Many of the women later began to suffer from anemia, bone fractures and necrosis of the jaw, a condition now known as radium jaw. It is thought that the X-ray machines used by the medical investigators may have contributed to some of the sickened workers' ill-health by subjecting them to additional radiation. It turned out at least one of the examinations was a ruse, part of a campaign of disinformation started by the defense contractor.

 U.S. Radium and other watch-dial companies rejected claims that the afflicted workers were suffering from exposure to radium. For some time, doctors, dentists, and researchers complied with requests from the companies not to release their data. At the urging of the companies, worker deaths were attributed by medical professionals to other causes; syphilis was often cited in attempts to smear the reputations of the women. One of the workers, Peg Loone, died from radiation poisoning at the age of 24.

The story of the abuse perpetrated against the workers is distinguished from most such cases by the fact that the ensuing litigation was covered widely by the media. Plant worker Grace Fryer decided to sue, but it took two years for her to find a lawyer willing to take on U.S. Radium. A total of five factory workers, dubbed the Radium Girls, joined the suit. The litigation and media sensation surrounding the case established legal precedents and triggered the enactment of regulations governing labor safety standards, including a baseline of 'provable suffering'.

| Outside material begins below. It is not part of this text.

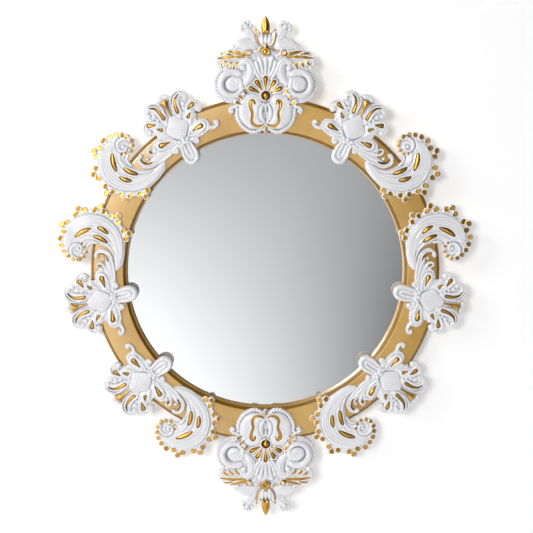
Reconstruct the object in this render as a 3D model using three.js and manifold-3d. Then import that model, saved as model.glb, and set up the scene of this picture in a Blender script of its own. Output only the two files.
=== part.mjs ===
// A round wall mirror: flat glass in a gilded wooden ring, with fourteen glazed porcelain
// ornaments bolted to the ring's face. Millimetres, +Z up; the mirror faces -Y and the wall is
// the plane y = 0. The origin lies on the wall, midway between the necks of the two keyhole
// hangers that carry the mirror.
//
// Inside, everything is drawn as it is seen from the front: x to the right, y up and z from
// the wall towards the viewer. The group `wallToFront` turns that drawing into the room.

import * as THREE from 'three';
import { mergeVertices } from 'three/addons/utils/BufferGeometryUtils.js';
import Module from 'manifold-3d';

const wasm = await Module();
wasm.setup();

// ---------------------------------------------------------------- driving dimensions

const fit = 0.3; // gap between two pieces that touch
const sinkFit = 0.5; // radial gap round a bolt or screw in its hole

const wallGap = 8; // the bumpers hold the ring this far off the wall
const ringThickness = 26;
const sightRadius = 263; // radius of the glass that shows
const rebateWidth = 9; // how far the ring laps over the glass
const beadWidth = 2.5; // from the sight edge outwards: a bead, a cove, a step, the flat face
const beadDepth = 1;
const coveWidth = 4;
const coveDepth = 5.5;
const stepWidth = 1;
const stepDepth = 1.5;
const faceWidth = 54.5;
const ringChamferWidth = 6;
const ringChamferDepth = 5;

const glassThickness = 5;
const boardThickness = 4;

const ornamentUnit = 1; // one unit of the ornaments' drawings below, in millimetres
const ornamentSink = 5.5; // depth of the bolt hole in an ornament
const boltRadius = 2.5;
const boltHeadRadius = 5;
const boltHeadHeight = 2.5;

const pairAngles = [31, -99.4, 131.2]; // palmettes whose paisley lies clockwise, from the top
const paisleyTurn = 17; // angle from a palmette to its paisley
const palmetteTilt = 4.5; // a palmette leans away from its paisley
const palmetteOffset = 16.5; // middle of the ring's wood out to the palmette's shield
const paisleyOffset = 52.5; // and to the paisley's spiral
const crestOffset = 31.5; // and to the crest's bead

const hangerAngle = 40; // from the top; the plates stand upright on the middle of the wood
const hangerLength = 50;
const hangerWidth = 18;
const hangerPlate = 2;
const keyholeRadius = 5;
const keyslotWidth = 5;
const keyslotLength = 12;
const pocketMargin = 2; // the pocket is this much wider than the keyhole
const pocketDepth = 9;
const hangerScrewInset = 6;

const screwRadius = 1.85;
const screwBore = 2.1; // hole for a screw in the plate that it holds
const screwHeadRadius = 3.6;
const screwHeadHeight = 1.6;
const screwDepth = 12;

const buttonAngles = [65, 115, -65, -115];
const buttonInset = 12; // from the rebate out to a button's pivot
const buttonReach = 27;
const buttonBigEnd = 7;
const buttonSmallEnd = 4.5;
const buttonPlate = 2;

const bumperAngles = [20, 167, -20, -167];
const bumperRadius = 9;

const ringSides = 56;
const boltSides = 6;
const screwSides = 6;
const boreSides = 12; // round enough for a button to turn about its six-sided screw
const keyholeSides = 12;
const beadSides = 6;
const beadCrown = 0.8; // a bead's crown is this much narrower than its foot

// ---------------------------------------------------------------- levels from the wall, and radii

const ringBack = wallGap;
const ringFront = ringBack + ringThickness;
const boardFront = ringBack + boardThickness;
const glassBack = boardFront + fit;
const glassFront = glassBack + glassThickness;
const rebateTop = glassFront + fit;
const ornamentBack = ringFront + fit;

const rebateRadius = sightRadius + rebateWidth;
const discRadius = rebateRadius - sinkFit;
const faceInnerRadius = sightRadius + beadWidth + coveWidth + stepWidth;
const faceOuterRadius = faceInnerRadius + faceWidth;
const ringOuterRadius = faceOuterRadius + ringChamferWidth;
const woodMiddle = (rebateRadius + ringOuterRadius) / 2;

const radians = THREE.MathUtils.degToRad;
const hangerX = woodMiddle * Math.sin(radians(hangerAngle));
const hangerHeight = woodMiddle * Math.cos(radians(hangerAngle));
const keyholeDrop = keyslotLength / 2; // keyhole centre below the plate's middle
const hangingHeight = hangerHeight - keyholeDrop + keyslotLength;
const hangerScrewReach = hangerLength / 2 - hangerScrewInset;

// ---------------------------------------------------------------- materials

const gilding = { color: 0xd2aa5c, roughness: 0.35, metalness: 0.85 };
const looks = {
  gilded: new THREE.MeshStandardMaterial(gilding),
  porcelain: new THREE.MeshStandardMaterial({ color: 0xeeeef2, roughness: 0.12, metalness: 0 }),
  mirror: new THREE.MeshStandardMaterial({ color: 0xd4d6d8, roughness: 0.02, metalness: 1 }),
  board: new THREE.MeshStandardMaterial({ color: 0x8a6a48, roughness: 0.85, metalness: 0 }),
  steel: new THREE.MeshStandardMaterial({ color: 0xb4b4b0, roughness: 0.35, metalness: 1 }),
  brass: new THREE.MeshStandardMaterial({ color: 0xc29a4a, roughness: 0.3, metalness: 1 }),
  rubber: new THREE.MeshStandardMaterial({ color: 0x2c2c2c, roughness: 0.8, metalness: 0 }),
};

// ---------------------------------------------------------------- solids

function solidOf(geometry) {
  const bare = geometry.clone();
  bare.deleteAttribute('normal');
  bare.deleteAttribute('uv');
  const welded = mergeVertices(bare, 1e-3);
  const vertProperties = Float32Array.from(welded.attributes.position.array);
  const triVerts = Uint32Array.from(welded.index.array);
  return new wasm.Manifold(new wasm.Mesh({ numProp: 3, vertProperties, triVerts }));
}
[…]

The Radium Girls saga holds an important place in the history of both the field of health physics and the labor rights movement. The right of individual workers to sue for damages from corporations due to labor abuse was established as a result of the Radium Girls case. In the wake of the case, industrial safety standards were demonstrably enhanced for many decades.

The case was settled in the fall of 1928, before the trial was deliberated by the jury, and the settlement for each of the Radium Girls was $10,000 (the equivalent of $128,000 in 2010 dollars) and a $600 per year annuity while they lived, and all medical and legal expenses incurred would also be paid by the company.

The lawsuit and resulting publicity was a factor in the establishment of occupational disease labor lawRadium dial painters were instructed in proper safety precautions and provided with protective gear; in particular, they no longer shaped paint brushes by lip, and avoided ingesting or breathing the paint. Radium paint was still used in dials as late as the 1960s, but there were no further injuries to dial painters. This served to highlight that the injuries suffered by the Radium Girls were completely preventable."

 

For most of my life I have favored a capitalist system and the fact is that socialism and communism have failed as practiced, but something needs to change. We desperately need an alternative to what we now have in the U.S.

 

I hope the OWS protests produce some good results--interpret that as you will.